Infine, un richiamo etico dovrebbe pur scattare. Questione per lo meno di stile, quindi. Lo stile, però, come il coraggio per don Abbondio, uno ce l’ha o non ce l’ha. Non se lo dà.

Recentemente, vi è stata sulla materia una puntuta disamina da parte del Corriere della Sera (17 gennaio 2023), assai ricca di dati. Certamente, anche il patron del gruppo Rcs Cairo non è innocente. In Italia, gli editori puri si contano con le dita della mano, ivi compreso il manifesto.

Qualcosa è doveroso fare, perché è triste assistere alla parabola discendente della carta stampata sia sotto il profilo imprenditoriale sia nelle vendite.

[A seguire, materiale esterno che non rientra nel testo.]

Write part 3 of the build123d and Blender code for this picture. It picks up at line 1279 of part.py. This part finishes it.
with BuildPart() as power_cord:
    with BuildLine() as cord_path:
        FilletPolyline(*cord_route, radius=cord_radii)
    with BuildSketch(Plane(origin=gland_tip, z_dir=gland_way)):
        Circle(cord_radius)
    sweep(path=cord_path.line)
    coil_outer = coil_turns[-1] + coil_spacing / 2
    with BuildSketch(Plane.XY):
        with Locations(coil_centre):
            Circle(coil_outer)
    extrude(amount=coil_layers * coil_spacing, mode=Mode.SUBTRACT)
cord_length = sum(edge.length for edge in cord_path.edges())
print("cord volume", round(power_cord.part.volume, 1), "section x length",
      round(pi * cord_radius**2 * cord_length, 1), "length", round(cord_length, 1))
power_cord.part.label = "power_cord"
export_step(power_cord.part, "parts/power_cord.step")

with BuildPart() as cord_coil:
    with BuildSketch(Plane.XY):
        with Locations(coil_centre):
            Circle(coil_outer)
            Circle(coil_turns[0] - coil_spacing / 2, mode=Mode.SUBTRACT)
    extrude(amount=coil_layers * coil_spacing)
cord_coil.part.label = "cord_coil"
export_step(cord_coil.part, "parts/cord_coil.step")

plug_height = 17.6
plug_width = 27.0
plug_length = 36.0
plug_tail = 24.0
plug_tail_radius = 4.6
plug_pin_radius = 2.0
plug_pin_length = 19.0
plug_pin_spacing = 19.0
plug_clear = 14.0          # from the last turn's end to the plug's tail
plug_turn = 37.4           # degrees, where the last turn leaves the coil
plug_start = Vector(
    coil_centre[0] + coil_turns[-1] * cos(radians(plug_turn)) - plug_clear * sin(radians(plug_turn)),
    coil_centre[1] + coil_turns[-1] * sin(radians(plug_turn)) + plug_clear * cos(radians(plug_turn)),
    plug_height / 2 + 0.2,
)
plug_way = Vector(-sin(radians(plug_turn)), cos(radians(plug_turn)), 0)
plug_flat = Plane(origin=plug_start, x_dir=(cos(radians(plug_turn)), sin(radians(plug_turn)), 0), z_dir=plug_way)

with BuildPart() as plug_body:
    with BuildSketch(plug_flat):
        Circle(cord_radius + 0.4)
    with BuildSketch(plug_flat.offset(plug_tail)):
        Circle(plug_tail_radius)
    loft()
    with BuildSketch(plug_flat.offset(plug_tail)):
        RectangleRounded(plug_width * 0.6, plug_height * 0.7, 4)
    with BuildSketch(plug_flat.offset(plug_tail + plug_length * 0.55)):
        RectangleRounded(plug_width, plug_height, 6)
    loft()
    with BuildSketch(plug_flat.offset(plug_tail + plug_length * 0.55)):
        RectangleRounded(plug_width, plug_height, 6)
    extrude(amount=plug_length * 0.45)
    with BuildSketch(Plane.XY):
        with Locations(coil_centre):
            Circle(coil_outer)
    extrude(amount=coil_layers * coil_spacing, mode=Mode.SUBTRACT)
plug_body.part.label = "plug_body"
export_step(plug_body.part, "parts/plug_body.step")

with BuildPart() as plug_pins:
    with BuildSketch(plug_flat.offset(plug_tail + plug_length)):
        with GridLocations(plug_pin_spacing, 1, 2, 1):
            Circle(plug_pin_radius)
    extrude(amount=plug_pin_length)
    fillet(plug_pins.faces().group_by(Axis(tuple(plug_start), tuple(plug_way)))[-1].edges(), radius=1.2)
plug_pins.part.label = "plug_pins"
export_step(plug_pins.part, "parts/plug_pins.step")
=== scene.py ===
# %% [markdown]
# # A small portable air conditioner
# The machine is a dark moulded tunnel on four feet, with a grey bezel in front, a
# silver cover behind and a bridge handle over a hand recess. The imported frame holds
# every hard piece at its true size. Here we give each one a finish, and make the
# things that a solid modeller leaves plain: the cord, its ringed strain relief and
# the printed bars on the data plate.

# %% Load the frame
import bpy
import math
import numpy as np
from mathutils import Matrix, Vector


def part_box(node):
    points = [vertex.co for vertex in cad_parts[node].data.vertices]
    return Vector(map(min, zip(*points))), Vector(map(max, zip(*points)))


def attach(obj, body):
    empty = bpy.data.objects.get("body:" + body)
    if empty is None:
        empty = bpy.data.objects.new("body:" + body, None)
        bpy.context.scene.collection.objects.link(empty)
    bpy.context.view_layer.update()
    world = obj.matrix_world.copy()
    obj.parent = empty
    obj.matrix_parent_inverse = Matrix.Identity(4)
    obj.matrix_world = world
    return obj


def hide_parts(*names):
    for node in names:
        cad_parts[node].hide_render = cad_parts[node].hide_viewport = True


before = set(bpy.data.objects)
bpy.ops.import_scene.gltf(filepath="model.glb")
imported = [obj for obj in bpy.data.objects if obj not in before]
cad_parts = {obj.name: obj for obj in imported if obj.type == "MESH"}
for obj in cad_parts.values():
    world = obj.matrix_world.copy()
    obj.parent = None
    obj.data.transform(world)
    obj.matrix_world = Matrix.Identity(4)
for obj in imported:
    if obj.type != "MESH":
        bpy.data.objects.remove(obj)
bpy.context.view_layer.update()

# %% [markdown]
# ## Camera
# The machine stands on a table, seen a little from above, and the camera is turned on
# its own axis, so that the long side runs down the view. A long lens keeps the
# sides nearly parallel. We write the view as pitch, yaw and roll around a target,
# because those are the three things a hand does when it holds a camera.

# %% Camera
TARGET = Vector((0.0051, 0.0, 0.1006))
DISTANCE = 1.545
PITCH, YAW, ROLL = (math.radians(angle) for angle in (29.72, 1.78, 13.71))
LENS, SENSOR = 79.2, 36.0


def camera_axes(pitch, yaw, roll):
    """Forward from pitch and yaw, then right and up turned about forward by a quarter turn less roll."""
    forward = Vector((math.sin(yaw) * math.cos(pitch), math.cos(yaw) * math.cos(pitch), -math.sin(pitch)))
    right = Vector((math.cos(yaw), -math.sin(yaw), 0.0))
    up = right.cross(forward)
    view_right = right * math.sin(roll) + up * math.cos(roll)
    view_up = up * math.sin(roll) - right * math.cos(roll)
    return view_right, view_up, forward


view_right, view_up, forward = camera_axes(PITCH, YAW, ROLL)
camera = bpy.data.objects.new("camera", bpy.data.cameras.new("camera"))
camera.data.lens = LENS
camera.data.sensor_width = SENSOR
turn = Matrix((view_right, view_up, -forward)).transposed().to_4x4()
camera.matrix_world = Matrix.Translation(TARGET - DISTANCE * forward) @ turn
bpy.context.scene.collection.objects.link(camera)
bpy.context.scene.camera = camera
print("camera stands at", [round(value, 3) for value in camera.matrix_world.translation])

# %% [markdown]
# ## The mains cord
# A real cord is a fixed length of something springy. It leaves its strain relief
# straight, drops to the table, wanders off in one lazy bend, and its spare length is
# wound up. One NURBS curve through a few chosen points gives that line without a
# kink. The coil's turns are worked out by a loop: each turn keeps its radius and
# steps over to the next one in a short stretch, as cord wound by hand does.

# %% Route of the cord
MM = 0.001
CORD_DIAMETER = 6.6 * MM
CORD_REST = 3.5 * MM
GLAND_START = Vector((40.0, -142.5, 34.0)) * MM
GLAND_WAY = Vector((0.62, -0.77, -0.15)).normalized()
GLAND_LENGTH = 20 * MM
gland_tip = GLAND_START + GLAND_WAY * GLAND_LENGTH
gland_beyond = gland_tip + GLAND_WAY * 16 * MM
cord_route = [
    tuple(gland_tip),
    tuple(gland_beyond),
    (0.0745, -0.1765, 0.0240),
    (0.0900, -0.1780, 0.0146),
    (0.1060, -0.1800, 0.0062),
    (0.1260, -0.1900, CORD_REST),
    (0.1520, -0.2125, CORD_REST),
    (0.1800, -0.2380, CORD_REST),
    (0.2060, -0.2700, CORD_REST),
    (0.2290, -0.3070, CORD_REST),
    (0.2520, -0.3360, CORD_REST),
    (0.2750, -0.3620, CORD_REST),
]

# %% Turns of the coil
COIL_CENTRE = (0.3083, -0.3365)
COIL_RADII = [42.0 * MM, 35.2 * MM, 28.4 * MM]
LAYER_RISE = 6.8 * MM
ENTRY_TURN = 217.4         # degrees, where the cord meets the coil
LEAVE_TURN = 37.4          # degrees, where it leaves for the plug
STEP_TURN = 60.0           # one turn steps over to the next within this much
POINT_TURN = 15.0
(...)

Siamo alla vigilia del congresso nazionale della federazione nazionale della stampa italiana. Sarebbe di grande interesse una netta presa di posizione sindacale su un argomento ormai rimosso. Eppure, senza una vera indipendenza dei media non è possibile esercitare davvero la democrazia. Non si dica, come pretesto, che ormai siamo nell’era dell’intelligenza artificiale dove il resto non conta o è vecchio. Dobbiamo sapere che senza una regolazione adeguata che chiuda i conti aperti dall’età analogica, saremo maggiormente esposti agli assalti predatori dell’ingordigia digitale e dei suoi oligarchi indifferenti alla legge.

Anni fa la Fnsi discusse dell’urgenza di varare uno «Statuto dell’impresa giornalistica», immaginato per preservare l’autonomia delle redazioni, pur imprigionate in apparati densi di intrecci di mercato.

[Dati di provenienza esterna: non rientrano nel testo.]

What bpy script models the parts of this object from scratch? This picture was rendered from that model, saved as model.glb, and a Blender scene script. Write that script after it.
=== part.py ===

Ora, quell’ipotesi torna di attualità e costituisce un criterio generale. L’indipendenza di chi fa informazione non va mai ingabbiata da logiche estranee alla correttezza e alla buona deontologia professionale.

Magari, a fronte dell’obiettivo disagio che crea un clima fazioso, qualche sveglia suonerà anche nel parlamento.

PS: siamo prossimi al voto amministrativo. La commissione parlamentare di vigilanza sulla Rai non è stata istituita e, quindi, non ha emanato l’apposito regolamento sulla par condicio. Invece di dare vita all’istituto bicamerale, si è pensato bene di aumentarne il numero da 40 a 42. Alla faccia del taglio dei parlamentari.